Let Beneficiaries Keep More Earnings: A Letter to Jacinda, Grant and Carmel
By Dr Anne Else
As a lifetime Labour supporter, I deeply admire and support your commitment to reducing child poverty - which of course means family poverty. A very important part of that is raising the minimum wage, to $20 per hour in 2021.
But this makes it even more obvious how ridiculously low the abatement thresholds for beneficiary earnings are. They have not changed since 1986. Back then, the lowest threshold of $80 per week covered about 15 hours' minimum wage work. Today it covers less than 5 hours. The highest threshold of $200 for some sole parent families covers less than 12 hours.
Rather than encouraging beneficiaries to do more paid work if they can, the current thresholds have exactly the opposite effect. No wonder the Welfare Expert Advisory Group recommended immediately raising abatement thresholds to $150 a week for Jobseeker Support, and to $150 and $250 for Sole Parent Support and Supported Living Payment. They also recommended that these thresholds be indexed.

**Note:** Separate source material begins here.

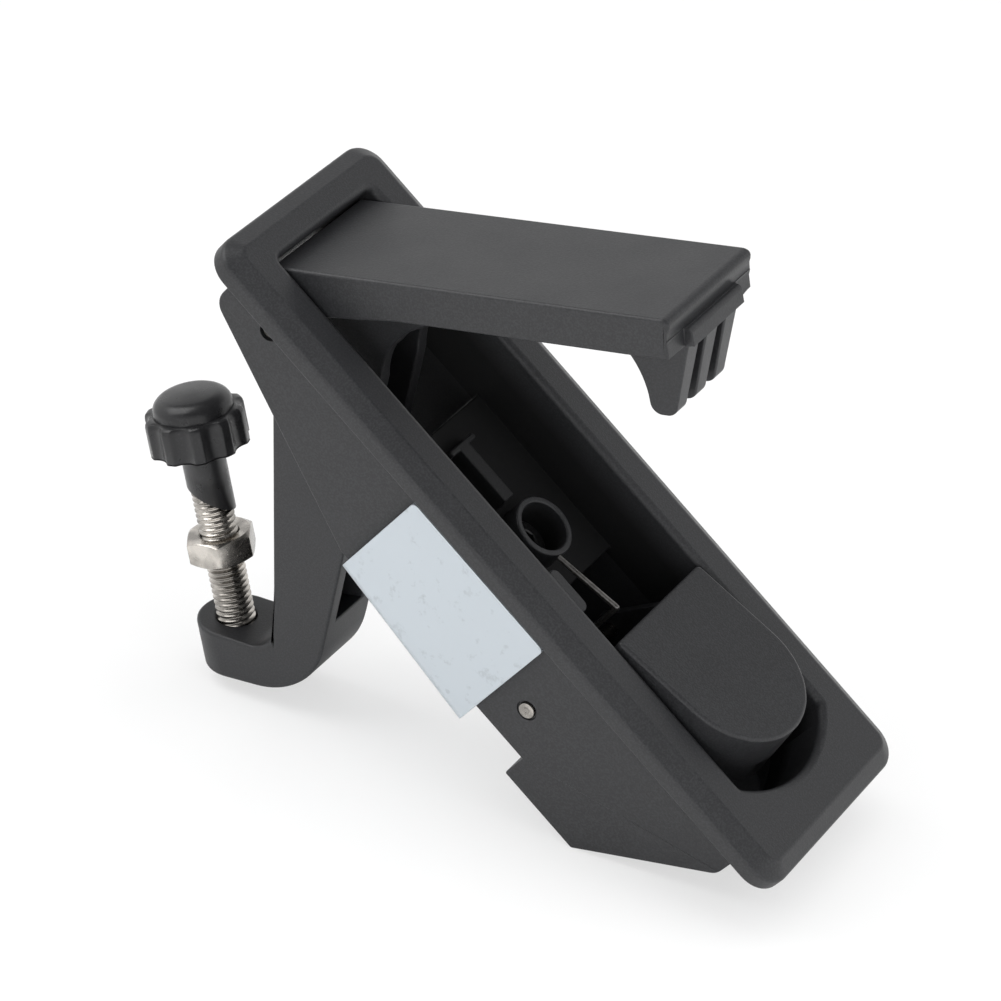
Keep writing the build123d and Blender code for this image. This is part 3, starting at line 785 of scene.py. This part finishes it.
class LATCH_OT_arm(bpy.types.Operator):
    """Hook arm casting with rounded edges"""
    bl_idname = "latch.arm"
    bl_label = "Hook arm"

    def execute(self, context):
        edge = context.scene.latch_sizes.edge_round
        piece = cast_copy("hook_arm", "hook_casting")
        soften(piece, [
            (lambda p: lever_point(p)[1] < -74.0 and lever_point(p)[0] < 0.0, edge * 2.0),
            (lambda p: True, edge * 1.3)])
        dress(piece, powder_coat("powder_coat_arm"))
        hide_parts("hook_arm")
        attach(piece, "lever")
        return {"FINISHED"}


class LATCH_OT_button(bpy.types.Operator):
    """Push button casting with rounded edges"""
    bl_idname = "latch.button"
    bl_label = "Push button"

    def execute(self, context):
        edge = context.scene.latch_sizes.edge_round
        piece = cast_copy("push_button", "release_button")
        centre, outer, inner = 19.6, 15.86, 13.75
        sweep = [math.radians(80 - 8 * step) for step in range(21)]
        wall = [(centre + outer * math.cos(a), outer * math.sin(a), 0) for a in sweep]
        wall += [(centre + inner * math.cos(a), inner * math.sin(a), 0) for a in reversed(sweep)]
        skirt = raise_face(trace(wall, closed=True), [(SKIRT_END - SKIRT_START, 1.0)])
        settle(skirt, BUTTON_EDGE - BUTTON_UP * (SKIRT_END * MM), BUTTON_ALONG, BUTTON_UP)
        cut(piece, skirt, "UNION")
        soften(piece, [
            (lambda p: (p * MM - BUTTON_EDGE).dot(BUTTON_UP) < -2.0 * MM, 0.0),
            (lambda p: True, edge)])
        dress(piece, powder_coat("powder_coat_button", [
            ((36.0, -15.7, 7.6), (46.0, -15.7, 9.2), 0.7, 0.13),
            ((52.0, -13.0, 10.2), (60.0, -6.0, 11.4), 0.7, 0.11),
            ((26.2, -14.0, 6.0), (26.2, 14.0, 6.0), 0.4, 0.08)]))
        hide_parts("push_button")
        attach(piece, "button")
        return {"FINISHED"}


class LATCH_OT_adjuster(bpy.types.Operator):
    """Threaded adjusting screw and its lock nut"""
    bl_idname = "latch.adjuster"
    bl_label = "Adjusting screw and lock nut"

    def execute(self, context):
        sizes = context.scene.latch_sizes
        plating = nickel_plate("nickel_plate")
        bottom, top, tip = -91.6, -33.3, 0.5
        pitch = sizes.screw_pitch / MM
        rod = threaded_rod(
            "adjusting_thread", 4.0, sizes.screw_depth / MM, pitch, top - bottom, tip)
        settle(rod, screw_place(bottom + tip), SCREW_ACROSS, SCREW_UP)
        dress(rod, plating)
        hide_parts("adjusting_screw")
        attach(rod, "screw")
        nut = hex_nut("lock_hexagon", 13.0, 5.6, 4.03, pitch, math.radians(30))
        settle(nut, screw_place(-64.6), SCREW_ACROSS, SCREW_UP)
        dress(nut, plating)
        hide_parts("lock_nut")
        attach(nut, "locknut")
        return {"FINISHED"}


def fluted_radius(angle):
    """Reach of the knob's ring at an angle: ten scallops with eased corners."""
    flutes, outer, centre, scallop, ease, middle = 10, 10.4, 12.6, 3.2, 7.0, 10
    pitch = math.tau / flutes
    from_flute = (angle + pitch / 2) % pitch - pitch / 2
    inside = scallop ** 2 - (centre * math.sin(from_flute)) ** 2
    if inside <= 0:
        return outer
    reach = centre * math.cos(from_flute) - math.sqrt(inside)
    eased = math.exp(-ease * (outer - middle)) + math.exp(-ease * (reach - middle))
    return middle - math.log(eased) / ease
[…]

This would be really easy to do politically, because it would clearly encourage all those who are able to take on more paid work hours, and can get them, to do so. Even people opposed to raising core benefit levels are likely to see the common sense of this simple, straightforward change.
Instead your government has announced only tiny increases over the next four years, amounting to a total of $25/$30 by 2023. These amounts come to less than 2 hours of the 2019 minimum wage. It makes no sense whatsoever. If I were a sole parent or jobseeker, I would see this as proof that the government has no real understanding of the realities of poverty, and no real commitment to helping people do better.
I am hoping that you intend to reconsider this issue over the next year. To make a real difference, you need to raise abatement thresholds to at least $150/$250 in the next Budget or sooner - then index them to stop them quickly losing value.